Among the other "lost" scenes:
- Superman passes a Concorde jet on his way to Paris. This is not in the video release and was actually an outtake from Superman: The Movie as a bridge between Superman saving Air Force One and his conversation with Jor-El after his first night.
- At the end of the film, Clark Kent bumps into a large bald man, which reminds him to go to the diner to face the obnoxious trucker who beat him up earlier.
- The Phantom Zone villains land outside the Fortress of Solitude with Lex Luthor and Lois Lane, trying to figure out how to get in.
- Extended scenes of the three Kryptonians' invasion of the White House, with Zod using a gun and Non frightening a dog.
- Superman cooks a soufflé using his heat vision, during dinner with Lois at the Fortress of Solitude.
- Extended discussion between Zod and Ursa on the Moon.
- In East Houston, a boy tries to escape on horseback, only to be killed by Non, who throws a police siren at him.

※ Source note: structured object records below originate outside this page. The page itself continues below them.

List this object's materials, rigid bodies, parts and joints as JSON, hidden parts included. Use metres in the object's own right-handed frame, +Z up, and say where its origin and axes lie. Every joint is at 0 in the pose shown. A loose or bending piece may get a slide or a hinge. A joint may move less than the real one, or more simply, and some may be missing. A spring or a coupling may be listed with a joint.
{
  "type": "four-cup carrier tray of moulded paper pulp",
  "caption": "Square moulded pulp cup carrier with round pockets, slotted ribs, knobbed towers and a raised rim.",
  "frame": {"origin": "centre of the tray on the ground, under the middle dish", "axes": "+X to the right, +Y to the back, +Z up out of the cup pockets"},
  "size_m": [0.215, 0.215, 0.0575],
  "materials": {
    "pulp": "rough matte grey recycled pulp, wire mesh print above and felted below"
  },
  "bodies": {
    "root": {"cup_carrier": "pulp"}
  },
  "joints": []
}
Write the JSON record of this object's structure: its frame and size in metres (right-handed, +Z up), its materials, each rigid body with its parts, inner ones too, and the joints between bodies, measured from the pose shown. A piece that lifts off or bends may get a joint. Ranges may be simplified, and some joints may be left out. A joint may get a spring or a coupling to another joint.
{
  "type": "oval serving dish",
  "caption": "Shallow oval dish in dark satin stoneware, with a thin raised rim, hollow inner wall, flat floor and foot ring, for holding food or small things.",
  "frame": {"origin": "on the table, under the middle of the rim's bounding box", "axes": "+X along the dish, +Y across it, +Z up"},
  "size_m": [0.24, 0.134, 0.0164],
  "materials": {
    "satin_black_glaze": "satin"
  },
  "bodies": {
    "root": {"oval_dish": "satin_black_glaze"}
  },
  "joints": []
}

Some telecast versions remove the following content:
- Much violence in the opening White House scene was left out, including Zod murdering several Secret Service agents and Capitol Police officers with an AR-10 assault rifle.
- The bully's line in the bar ("I don't like your meat anyway!" was re-edited to "I don't like you anyway.").
- About 35 seconds of the "Battle of Metropolis" (Superman flying over Metropolis River) were deleted.
- Some language and profanity were re-dubbed.

Among the footage seen in the international/Canadian telecasts:
- A girl in Japan watches the destruction of East Houston on TV to the disapproval of her father, who believes it's a violent TV show.
- Longer conversation between Lois and Superman after he destroys the Fortress of Solitude.
- Lex Luthor taking Perry White's coffee during the Times Square battle.
- Lex and Miss Teschmacher are admiring the Fortress of Solitude.
- Lex's negotiating with Superman after they leave the fortress is longer.
- Zod and his cronies are being arrested by Arctic Patrol officers.

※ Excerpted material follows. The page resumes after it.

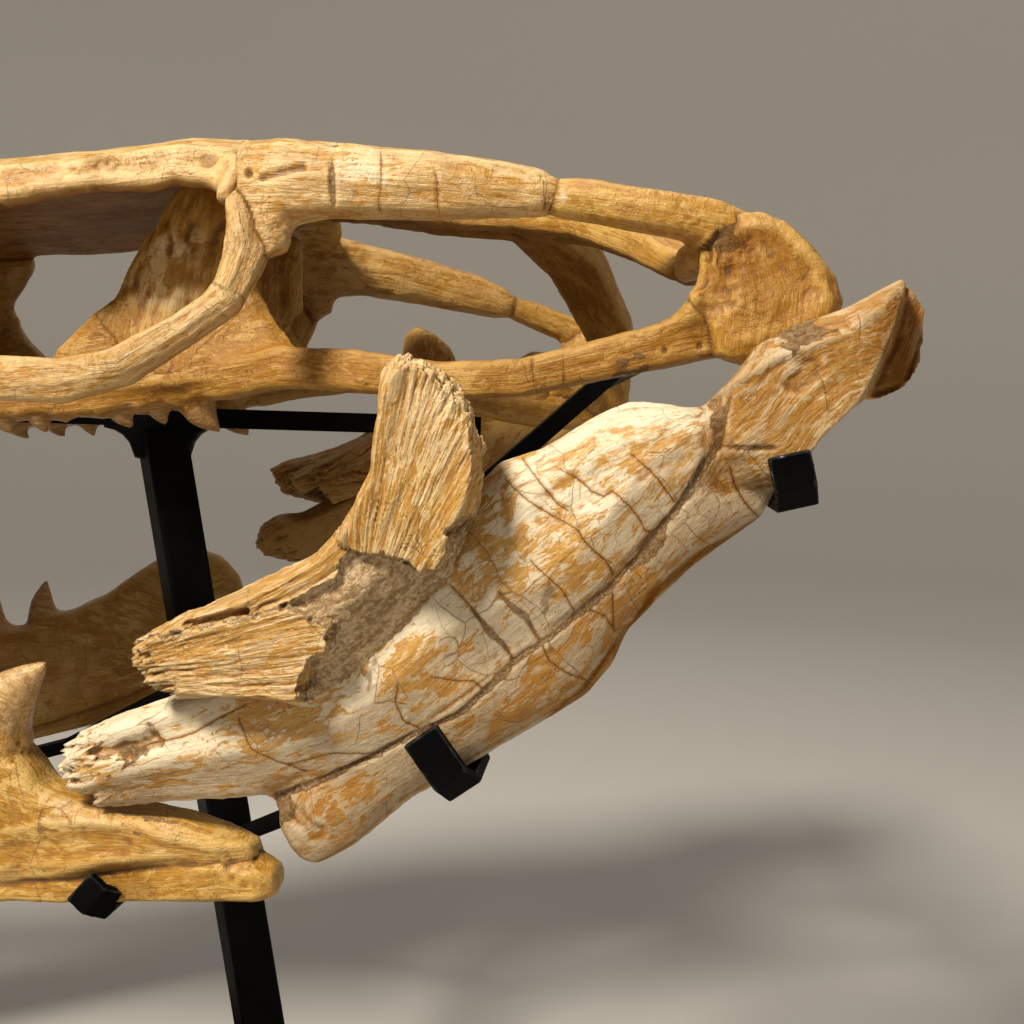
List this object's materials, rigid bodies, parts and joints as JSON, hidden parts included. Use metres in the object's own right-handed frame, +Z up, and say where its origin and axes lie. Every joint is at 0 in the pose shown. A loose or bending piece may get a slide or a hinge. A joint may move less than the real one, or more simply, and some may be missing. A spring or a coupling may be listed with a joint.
{
  "type": "mounted fossil mosasaur skull",
  "caption": "Life-size fossil skull of a large marine lizard, jaws open and lower jaw unhinged, carried by a black steel post, spine and strip clips on a flat base plate.",
  "frame": {"origin": "middle of the underside of the base plate", "axes": "+X towards the back of the skull, +Y towards the animal's right side, +Z up"},
  "size_m": [1.0837, 0.4404, 0.6864],
  "materials": {
    "ochre_bone": "satin, mineralised bone with a thin coat of consolidant",
    "cream_bone": "satin, cracked mineralised bone with matrix in the cracks",
    "black_steel": "satin black paint, worn at the edges"
  },
  "bodies": {
    "root": {"angular_left": "cream_bone", "angular_right": "cream_bone", "articular_left": "cream_bone", "articular_right": "cream_bone", "coronoid_left": "cream_bone", "coronoid_right": "cream_bone", "dentary_left": "ochre_bone", "dentary_right": "ochre_bone", "frontal": "ochre_bone", "jugal_left": "ochre_bone", "jugal_right": "ochre_bone", "maxilla_left": "ochre_bone", "maxilla_right": "ochre_bone", "palatine_left": "ochre_bone", "palatine_right": "ochre_bone", "parietal": "ochre_bone", "postorbitofrontal_left": "ochre_bone", "postorbitofrontal_right": "ochre_bone", "prefrontal_left": "ochre_bone", "prefrontal_right": "ochre_bone", "premaxilla": "ochre_bone", "pterygoid_left": "ochre_bone", "pterygoid_right": "ochre_bone", "quadrate_left": "ochre_bone", "quadrate_right": "ochre_bone", "splenial_left": "ochre_bone", "splenial_right": "ochre_bone", "squamosal_left": "ochre_bone", "squamosal_right": "ochre_bone", "stand_arm_dentary_left": "black_steel", "stand_arm_dentary_right": "black_steel", "stand_arm_jaw_left": "black_steel", "stand_arm_jaw_right": "black_steel", "stand_base": "black_steel", "stand_brace": "black_steel", "stand_clip_dentary_left_front": "black_steel", "stand_clip_dentary_left_rear": "black_steel", "stand_clip_dentary_right_front": "black_steel", "stand_clip_dentary_right_rear": "black_steel", "stand_clip_jaw_left_front": "black_steel", "stand_clip_jaw_left_rear": "black_steel", "stand_clip_jaw_right_front": "black_steel", "stand_clip_jaw_right_rear": "black_steel", "stand_crossbar": "black_steel", "stand_post": "black_steel", "stand_prop_front": "black_steel", "stand_prop_rear": "black_steel", "stand_rail_dentary_left": "black_steel", "stand_rail_dentary_right": "black_steel", "stand_rail_jaw_left": "black_steel", "stand_rail_jaw_right": "black_steel", "stand_spine": "black_steel", "surangular_left": "cream_bone", "surangular_right": "cream_bone", "vomer": "ochre_bone"}
  },
  "joints": []
}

In 2004, the fan-restored DVD known as Superman II: Restored International Cut was released through many Superman fan sites. It featured extended scenes pulled from international television broadcasts over the years. Warner Bros. threatened legal action over the bootleg release.

==The Richard Donner Cut==

During the production of Superman Returns, Warner Bros. acquired the rights from Marlon Brando's estate to use the late actor's footage from Superman in the film. Shortly after, Ilya Salkind confirmed that Donner was involved in the project to re-cut Superman II using Brando's unused footage. Editor Michael Thau worked on the project alongside Donner and Tom Mankiewicz, who supervised the Superman II reconstruction. Despite some initial confusion, Thau confirmed that all the footage shot by Donner in 1977 was recovered and transferred from a vault in England.

The new edition, titled Superman II: The Richard Donner Cut, was released on DVD, HD DVD, and Blu-ray on November 28, 2006. In order to make Donner's vision of Superman II feel less incomplete, finished scenes by Lester that Donner was unable to shoot were incorporated into the film, as well as the screen tests by Reeve and Kidder for one pivotal scene. The film also restores several cut scenes, including Marlon Brando as Jor-El, an alternate prologue and opening sequence at the Daily Planet that omits the Eiffel Tower opening from the original, as well as the original scripted and filmed ending for Superman II featuring Superman reversing time before it was cut and placed at the end of the first film.

== In other media ==
=== Comics ===
- Superman's publisher DC Comics published a commemorative magazine of Superman II in 1981. Published as DC Special Series #25, it was produced in "Treasury format" and included photos and background photos, actor profiles, panel-to-scene comparisons, and pin-ups.
- In 2006, the Superman comics themselves adapted elements from the Superman movies, specifically the ice-like look of Krypton, and Jor-El banishing the criminals to the Phantom Zone. Ursa and Non made their first appearances in the comic book continuity. (This was facilitated in the "Last Son" story arc, co-written by Richard Donner.)
- In 2021, a Superman comic entitled Superman '78 was released. Written by Robert Venditti and illustrated by Wilfredo Torres, the comic is set in Donnerverse continuity, acting as a continuation.

=== Television ===
- In the television series Smallville, much of the imagery and concepts of the first two Salkind/Donner/Lester Superman films have been revived as a conscious homage to the film series by the show's creators. These include the ice-crystal Fortress of Solitude, the spinning square in space to represent the Phantom Zone, and the continued presence of the deceased Jor-El as a disembodied counselor and teacher to young Clark/Kal-El. Terence Stamp, who played General Zod in the first two films, provided the voice of Jor-El for the series. Christopher Reeve made two appearances on the show as Dr. Virgil Swann, a disabled scientist who had acquired knowledge of Krypton to pass on to Clark, before Reeve died in 2004. A section of John Williams' Superman theme was included when Reeve made his first appearance, and was later used in the series finale. Margot Kidder, Marc McClure (Jimmy Olsen), and Helen Slater (Supergirl) have also made appearances on the show. Annette O'Toole (Lana Lang in Superman III) played Martha Kent.